Handheld nuclear quadrupole resonance detection device that analyzes substances in the field for elemental signatures to determine their identity



  • Performs nuclear quadrupole resonance detection, enabling rapid, very specific chemical analysis to identify illegal substances
  • Easily replaceable parts, swappable coil attachments, and battery power, resulting in a lower manufacture and maintenance costs
  • One computer connects to multiple handheld devices, supporting simultaneous analysis of multiple samples
  • Calibrates using a low voltage, digitally programmable impedance matching network, allowing batteries to power the device


The nuclear quadrupole resonance (NQR) detection system comprises an analog front-end device, controlled by someone in the field, and a digital back-end, containing a signal processor and computer.
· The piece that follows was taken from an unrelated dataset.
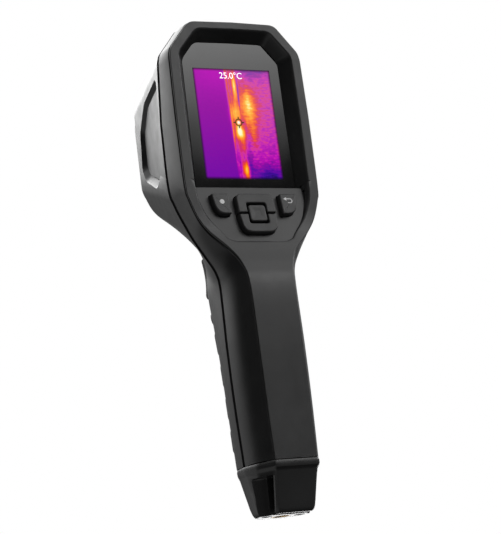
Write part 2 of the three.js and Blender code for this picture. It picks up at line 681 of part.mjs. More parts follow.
// The hollow on the right side that leads a strap into the slot.
function strapMouth() {
  const ring = (z) => {
    const flange = 9.75 - 0.06 * (SLOT.top - z);
    const near = SLOT.front + (SLOT.lean * (SLOT.top - z)) / SLOT.top;
    const far = near + 4.4;
    const inner = [[flange, -12], [flange, near], [flange + 1.2, far - 1.6], [14.4, far]];
    return [...inner, [20, far], [20, -12]].map(([x, y]) => [x, y, z]);
  };
  return stack([ring(-3), ring(SLOT.top)]);
}

function foot() {
  const { top, rear, front, lean } = SLOT;
  const through = [[rear, top], [front, top], [front + lean, 0], [front + lean, -5], [2.8, -5], [1.4, 0]];
  const slot = join(acrossX(shapeOf(through), 40), strapMouth(), mirrorX(strapMouth()));
  const socket = rod(TRIPOD.insert + 0.3, TRIPOD.depth + 0.6, [0, TRIPOD.y, TRIPOD.depth / 2], "Z");
  const { r, z, y0, y1 } = STRAP_PIN;
  const pin = rod(r + 0.3, y1 - y0 + 0.6, [0, (y0 + y1) / 2, z], "Y", 16);
  const screwHoles = SCREWS.flatMap(([x, y]) => [
    rod(1.4, 60, [x, y, 10], "Z", 16),
    rod(2.3, 20, [x, y, -6], "Z", 16),
  ]);
  return cut(stack(FOOT.map(footRing)), slot, socket, pin, ...screwHoles);
}

function strapPin() {
  const { r, z, y0, y1 } = STRAP_PIN;
  return rod(r, y1 - y0, [0, (y0 + y1) / 2, z], "Y", 16);
}

const SCREWS = [
  [-7.6, 11.2],
  [7.6, 11.2],
];

function footScrew([x, y]) {
  const head = rod(1.9, 2.4, [x, y, 5.4 - 2.6], "Z", 16);
  const shank = rod(1.1, 22, [x, y, 13.9], "Z", 12);
  const drive = box(0.7, 2.6, 1.4, x, y, 1.6);
  return cut(join(head, shank), drive, box(2.6, 0.7, 1.4, x, y, 1.6));
}

function endPlate() {
  const half = [[0, -3.4], [5.6, -3.4], [10.4, 4], [11.8, 10], [9.6, 18], [4.4, 25]];
  const left = half.slice(1).map(([x, y]) => [-x, y]).reverse();
  const ring = (z) => [...half, ...left].map(([x, y]) => [x, y, z]);
  const holes = SCREWS.map(([x, y]) => rod(1.4, 8, [x, y, 23.4], "Z", 16));
  return cut(stack([ring(21.9), ring(24.9)]), ...holes);
}

function tripodInsert() {
  const { y, r, insert, depth } = TRIPOD;
  return cut(rod(insert, depth, [0, y, depth / 2], "Z"), rod(r, depth + 2, [0, y, depth / 2 - 2], "Z"));
}

// ---------------------------------------------------------------- battery in the grip
function batteryCarrier() {
  const { r, length, y, z } = CELL_SIZE;
  const outside = rod(r + 1.6, length + 3.6, [0, y, z], "Z", 24);
  const inside = rod(r + 0.4, length + 0.8, [0, y, z], "Z", 24);
  return cut(outside, inside, box(30, 12, length + 0.8, 0, y - 9, z));
}

function batteryCell() {
  const { r, length, y, z } = CELL_SIZE;
  const button = rod(3, 3, [0, y, z + length / 2 - 1.5], "Z", 16);
  return join(rod(r, length - 1, [0, y, z - 0.5], "Z", 24), button);
}

// ---------------------------------------------------------------- the assembly
const camera = new THREE.Group();
camera.position.y = -(BACK_Y - 0.4 + FRONT_Y) / 2;

function place(name, geometry, material, position) {
  const mesh = new THREE.Mesh(geometry, material);
  mesh.name = name;
  if (position) mesh.position.set(...position);
  camera.add(mesh);
}

const frontShell = () =>
  cut(
    join(shell(frontRows(edges(0), 6), frontRows(edges(WALL), 6)), recessBoss(), mirrorX(recessBoss())),
    plate(shapeOf(whole(octagon(4.2))), NOSE_Y - 6, NOSE_Y + 1),
    flapOpening(),
    recess(),
    mirrorX(recess()),
    triggerSlot(),
    frontLayer(-0.5, PAD.depth + 0.3, 0.3),
  );

place("rear_cover", rearCover(), CASE);
place("middle_frame", middleFrame(), CASE);
place("front_shell", frontShell(), CASE);
place("rear_seal", rearSeal(), SEAL);
place("front_seal", frontSeal(), SEAL);
place("grip_pad", gripPad(), RUBBER);
place("side_panel_left", mirrorX(sidePanel()), CASE);
place("side_panel_right", sidePanel(), CASE);

place("display_window", displayWindow(), GLOSS);
place("lcd_panel", lcdPanel(), LCD_FACE);
place("lcd_bracket", lcdBracket(), STEEL);
for (const [name, shape] of Object.entries(KEY_SHAPES)) place(name, keyCap(shape), KEYCAP);
place("key_mat", keyMat(), RUBBER);
place("key_board", keyBoard(), BOARD);

const { infrared, worklight, camera: eye, laser } = OPTICS;
place("nose_ring", noseRing(), CASE);
place("nose_window", noseWindow(), GLOSS);
place("infrared_barrel", tube(infrared, 8.2, 7, 52, 72), INNER);
place("infrared_lens", lens(infrared, 6.6, 66, 69, 1), GERMANIUM);
place("infrared_sensor", box(26, 9, 26, 0, 47.1, infrared.z), STEEL);
place("worklight_lens", lens(worklight, worklight.r, 66, 69.6, 0.8), LENS);
place("worklight_emitter", box(10, 3, 10, 0, 63, worklight.z), BOARD);
place("camera_lens", lens(eye, eye.r, 66.4, 69.6, 0.4), GLOSS);
place("camera_module", box(9, 8, 9, eye.x, 61.4, eye.z), INNER);
place("laser_lens", lens(laser, laser.r, 66.4, 69.6, 0), LENS);
place("laser_module", rod(3.2, 14, [laser.x, 58.8, laser.z]), BRASS);

place("port_flap", portFlap(), RUBBER);
place("flap_pin", flapPin(), STEEL);
place("port_tray", portTray(), INNER);
place("thermocouple_socket", thermocoupleSocket(), SOCKET);
place("usb_socket", usbSocket(), STEEL);

place("trigger", trigger(), RUBBER);
place("trigger_spring", coil(2.2, 0.4, 5, 8), STEEL, [0, 21.1, 108]);
place("trigger_switch", box(10, 5, 6, 0, 22.6, 101.2), INNER);

place("main_board", box(42, 1.6, 46, 0, 29, 164), BOARD);
place("battery_carrier", batteryCarrier(), INNER);
place("battery_cell", batteryCell(), CELL);

place("foot", foot(), CASE);
place("strap_pin", strapPin(), STEEL);
place("tripod_insert", tripodInsert(), BRASS);
place("end_plate", endPlate(), INNER);
place("foot_screw_left", footScrew(SCREWS[0]), STEEL);
place("foot_screw_right", footScrew(SCREWS[1]), STEEL);

export default camera;
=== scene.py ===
"""Visual model of a hand-held thermal imaging camera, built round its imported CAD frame.

Shapes are drawn in millimetres in a drawing frame whose Y = 0 is the flat rear face of the screen
surround, and are then moved into the row frame, in metres.
"""
import math

import bmesh
import bpy
from mathutils import Matrix, Vector


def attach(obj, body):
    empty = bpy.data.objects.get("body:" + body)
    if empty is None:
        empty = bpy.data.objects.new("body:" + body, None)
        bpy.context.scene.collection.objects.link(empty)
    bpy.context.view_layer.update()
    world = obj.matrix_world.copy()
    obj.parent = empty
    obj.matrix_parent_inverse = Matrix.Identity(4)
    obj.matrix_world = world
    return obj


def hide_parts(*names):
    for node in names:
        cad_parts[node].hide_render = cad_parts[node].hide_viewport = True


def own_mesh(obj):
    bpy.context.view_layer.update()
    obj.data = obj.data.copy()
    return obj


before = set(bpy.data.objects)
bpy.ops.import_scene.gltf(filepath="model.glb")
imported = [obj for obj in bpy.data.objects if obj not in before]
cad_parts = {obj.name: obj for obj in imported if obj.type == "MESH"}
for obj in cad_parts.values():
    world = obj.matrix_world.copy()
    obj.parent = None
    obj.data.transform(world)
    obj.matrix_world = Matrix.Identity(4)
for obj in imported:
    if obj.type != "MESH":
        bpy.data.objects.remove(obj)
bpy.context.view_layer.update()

# ------------------------------------------------------------------ driving dimensions, mm
HEIGHT = 210
BACK_Y = -6.4
FRONT_Y = 74.6
NOSE_Y = 68
SEAM_Y = 11
GRIP_BOTTOM = 21
SEAM = 0.9
FRONT_SEAM = 1.8
SKIRT = 0.6
WALL = 2.2
GAP = 0.35
SHIFT_Y = (BACK_Y - 0.4 + FRONT_Y) / 2  # from the drawing frame to the row frame
TO_ROW = Matrix.Scale(0.001, 4) @ Matrix.Translation((0, -SHIFT_Y, 0))

WINDOW_Y = 6
GLASS_THICK = 1.4
LCD_W, LCD_H, LCD_Z = 36.72, 48.96, 166.1
PAD_TOP_Y, PAD_TOP_Z = 3.9, 137.3
PAD_TILT = math.radians(10.5)
KEY_PROUD = 2.9
KEY_STEM = 1.5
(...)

The front-end handheld device uses one of three interchangeable detector or sample coils to analyze the substance. An impedance matching network tunes the coils resonant frequency to measure the sample’s nuclear quadrupole resonance features. The device sends the digitalized data wirelessly to the back-end, which decrypts it for analysis. The system then compares the data to stored nuclear quadrupole resonance signatures to determine the substance. It can send the identity of the substance to a mobile application or to a cloud server for storage and later review.